» Task data
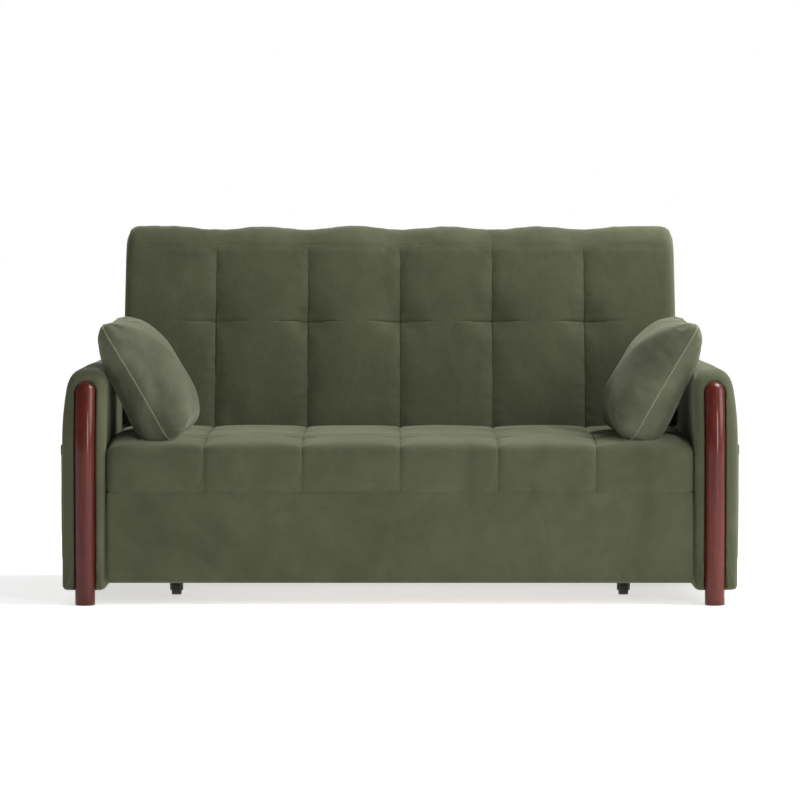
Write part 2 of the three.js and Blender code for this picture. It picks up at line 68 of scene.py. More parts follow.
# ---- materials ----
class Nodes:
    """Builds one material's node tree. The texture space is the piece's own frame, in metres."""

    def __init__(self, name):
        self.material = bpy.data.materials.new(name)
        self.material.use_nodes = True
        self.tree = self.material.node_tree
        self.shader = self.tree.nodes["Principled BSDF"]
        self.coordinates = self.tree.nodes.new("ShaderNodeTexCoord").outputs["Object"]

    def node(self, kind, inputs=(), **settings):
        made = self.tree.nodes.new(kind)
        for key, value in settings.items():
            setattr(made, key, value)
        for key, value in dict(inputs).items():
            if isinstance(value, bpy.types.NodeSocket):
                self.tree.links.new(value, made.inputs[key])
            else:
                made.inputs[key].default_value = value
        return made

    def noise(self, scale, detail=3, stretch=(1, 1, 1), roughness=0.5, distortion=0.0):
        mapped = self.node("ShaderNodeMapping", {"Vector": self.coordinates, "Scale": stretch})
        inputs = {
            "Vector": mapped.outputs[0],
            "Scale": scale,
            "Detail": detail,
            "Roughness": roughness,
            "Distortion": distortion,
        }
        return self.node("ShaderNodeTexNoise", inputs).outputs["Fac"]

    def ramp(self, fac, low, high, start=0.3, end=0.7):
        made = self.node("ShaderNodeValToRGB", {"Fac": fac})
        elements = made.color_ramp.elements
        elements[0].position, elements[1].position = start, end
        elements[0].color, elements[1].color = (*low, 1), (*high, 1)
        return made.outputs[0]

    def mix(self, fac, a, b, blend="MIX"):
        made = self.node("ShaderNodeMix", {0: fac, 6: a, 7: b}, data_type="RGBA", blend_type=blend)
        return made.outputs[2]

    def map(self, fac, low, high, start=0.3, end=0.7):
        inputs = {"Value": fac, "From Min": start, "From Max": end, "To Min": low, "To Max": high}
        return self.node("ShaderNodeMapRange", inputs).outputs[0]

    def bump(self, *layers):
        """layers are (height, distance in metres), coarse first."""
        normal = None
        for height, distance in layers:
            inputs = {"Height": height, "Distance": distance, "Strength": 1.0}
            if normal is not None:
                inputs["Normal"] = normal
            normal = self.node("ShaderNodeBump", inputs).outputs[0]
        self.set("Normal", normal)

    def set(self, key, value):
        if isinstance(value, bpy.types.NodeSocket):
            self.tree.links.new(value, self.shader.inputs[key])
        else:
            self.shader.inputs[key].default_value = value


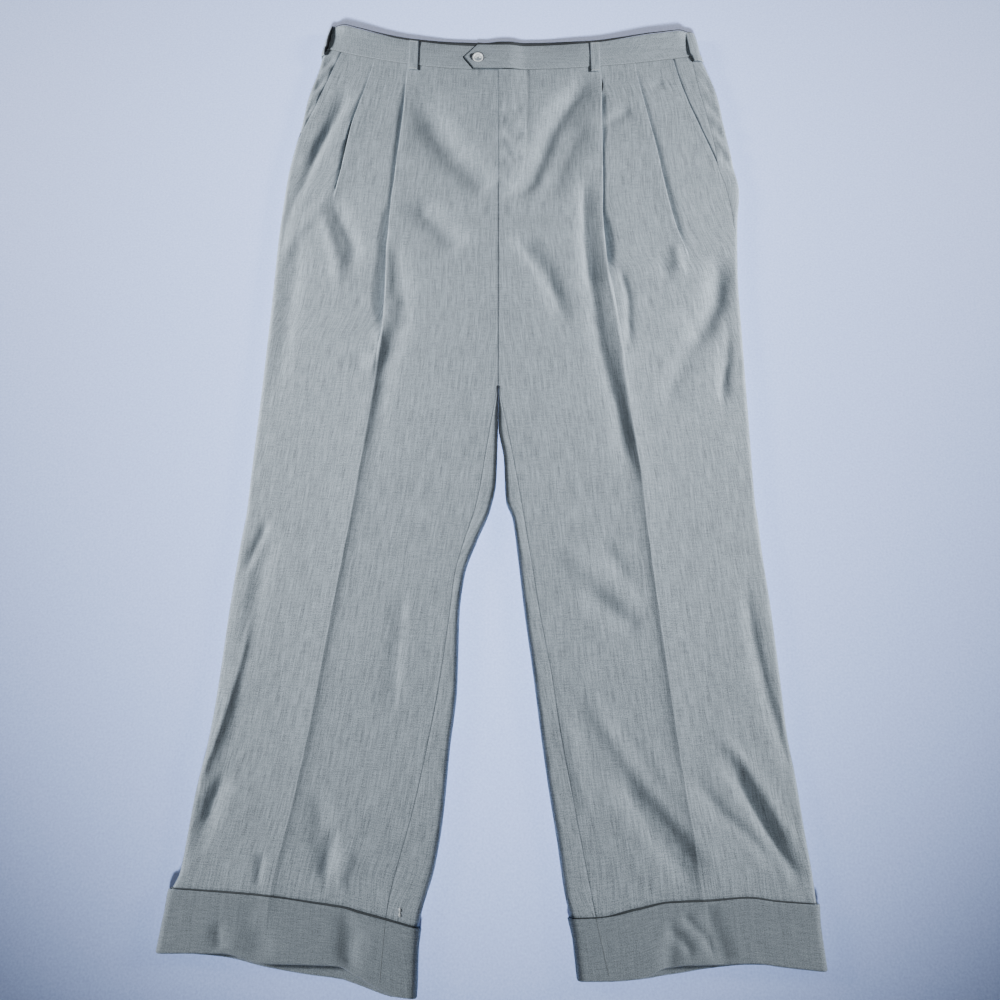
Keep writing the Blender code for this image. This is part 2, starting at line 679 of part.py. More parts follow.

» Aim
Quote exactly the first line of the data and every line after it through the one holding "return made.outputs[2]".

» Output for this task
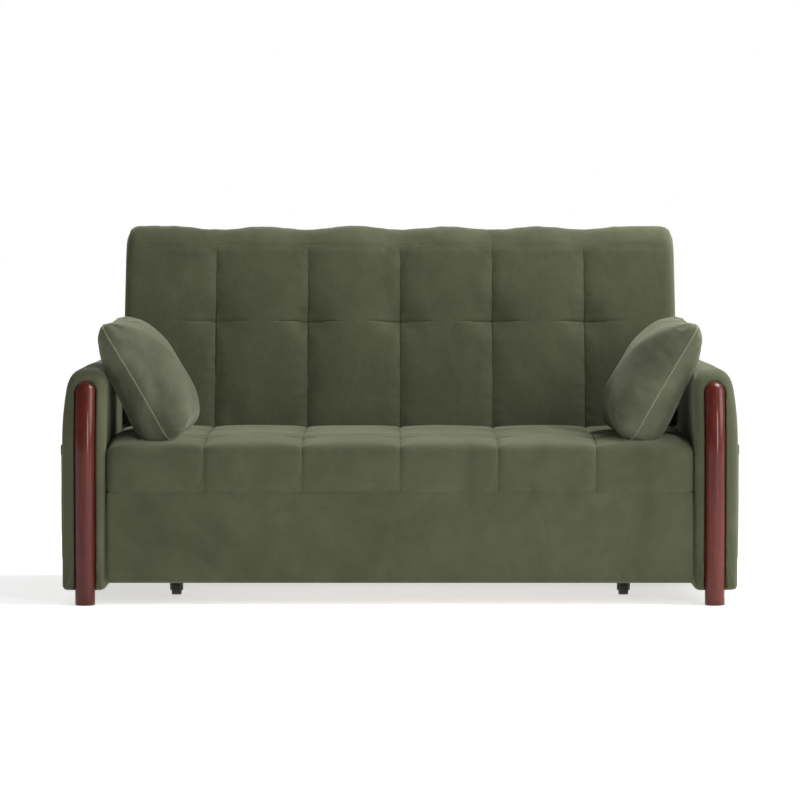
Write part 2 of the three.js and Blender code for this picture. It picks up at line 68 of scene.py. More parts follow.
# ---- materials ----
class Nodes:
    """Builds one material's node tree. The texture space is the piece's own frame, in metres."""

    def __init__(self, name):
        self.material = bpy.data.materials.new(name)
        self.material.use_nodes = True
        self.tree = self.material.node_tree
        self.shader = self.tree.nodes["Principled BSDF"]
        self.coordinates = self.tree.nodes.new("ShaderNodeTexCoord").outputs["Object"]

    def node(self, kind, inputs=(), **settings):
        made = self.tree.nodes.new(kind)
        for key, value in settings.items():
            setattr(made, key, value)
        for key, value in dict(inputs).items():
            if isinstance(value, bpy.types.NodeSocket):
                self.tree.links.new(value, made.inputs[key])
            else:
                made.inputs[key].default_value = value
        return made

    def noise(self, scale, detail=3, stretch=(1, 1, 1), roughness=0.5, distortion=0.0):
        mapped = self.node("ShaderNodeMapping", {"Vector": self.coordinates, "Scale": stretch})
        inputs = {
            "Vector": mapped.outputs[0],
            "Scale": scale,
            "Detail": detail,
            "Roughness": roughness,
            "Distortion": distortion,
        }
        return self.node("ShaderNodeTexNoise", inputs).outputs["Fac"]

    def ramp(self, fac, low, high, start=0.3, end=0.7):
        made = self.node("ShaderNodeValToRGB", {"Fac": fac})
        elements = made.color_ramp.elements
        elements[0].position, elements[1].position = start, end
        elements[0].color, elements[1].color = (*low, 1), (*high, 1)
        return made.outputs[0]

    def mix(self, fac, a, b, blend="MIX"):
        made = self.node("ShaderNodeMix", {0: fac, 6: a, 7: b}, data_type="RGBA", blend_type=blend)
        return made.outputs[2]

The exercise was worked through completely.